2. Ungeachtet des Umstands, dass bei den Überschusseinkunftsarten des § 2 Abs. 3 Nrn. 4 bis 7 EStG Veränderungen im Vermögensbereich grundsätzlich steuerlich unerheblich sind, hatte die Rechtsprechung (in Ansehung des objektiven Nettoprinzips) den Verlust privater Wirtschaftsgüter schon bisher anerkannt, wenn
- der Verlust bei einem Gegenstand, der kein Arbeitsmittel ist, bei dessen Verwendung für berufliche Zwecke eintritt,
- ein Gegenstand, der nicht beruflich genutzt wird, aus in der Berufssphäre des Arbeitnehmers liegenden Gründen entzogen wird (vgl. BFH, Urteil vom 19.3.1982, VI R 25/80, BStBl II 1982, 442: Zerstörung eines privaten Pkws eines Polizisten wegen dessen Berufstätigkeit),
- ein Arbeitsmittel verloren geht, sofern nicht ausnahmsweise das die AfaA auslösende Ereignis dem privaten Bereich zuzuordnen ist (BFH, Urteil vom 29.4.1983, VI R 139/80, BStBl II 1983, 586).
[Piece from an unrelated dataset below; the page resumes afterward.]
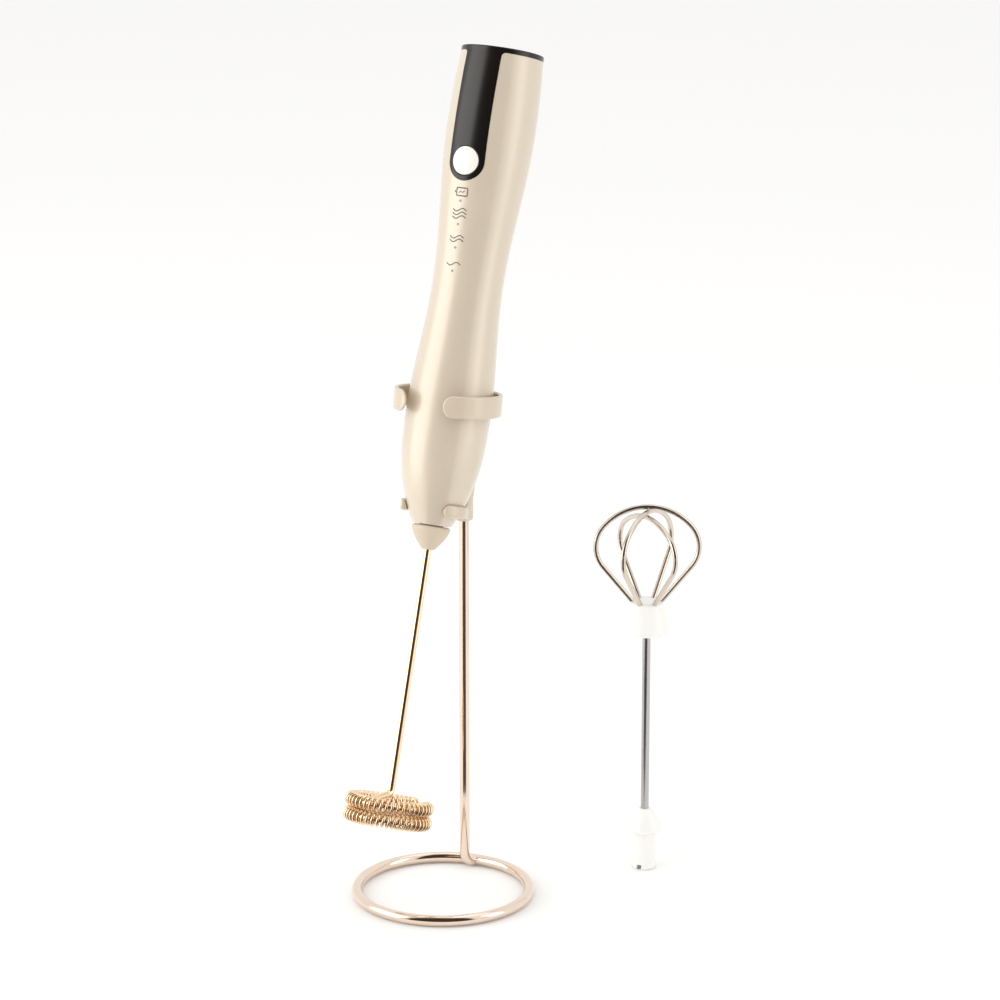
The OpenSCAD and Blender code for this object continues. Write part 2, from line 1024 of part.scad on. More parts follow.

3. An diese Rechtsprechung, insbesondere an die zuletzt genannte Entscheidung, knüpft das Besprechungsurteil an. Der BFH präzisiert nochmals, dass auch bei der Entwendung eines Arbeitsmittels eine AfaA zulässig ist. Er betont, dass (entsprechend dem Individualprinzip) Übergriffe von Familienangehörigen nicht – wie das FA meinte – von vornherein dazu führen, dass Verluste von Arbeitsmitteln dem privaten Bereich zuzuordnen sind. Allein aufgrund der Motive des Täters ist der Verlust eines Arbeitsmittels nicht dem privaten Lebensbereich des Steuerpflichtigen zuzurechnen. Dies kann allerdings dann anders sein, wenn der Steuerpflichtige selbst eigene (private) Ursachen setzt. Detaillierte Ausführungen hat der BFH in diesem Zusammenhang angesichts der bisher weitgehend unklaren Tatumstände des Streitfalls unterlassen.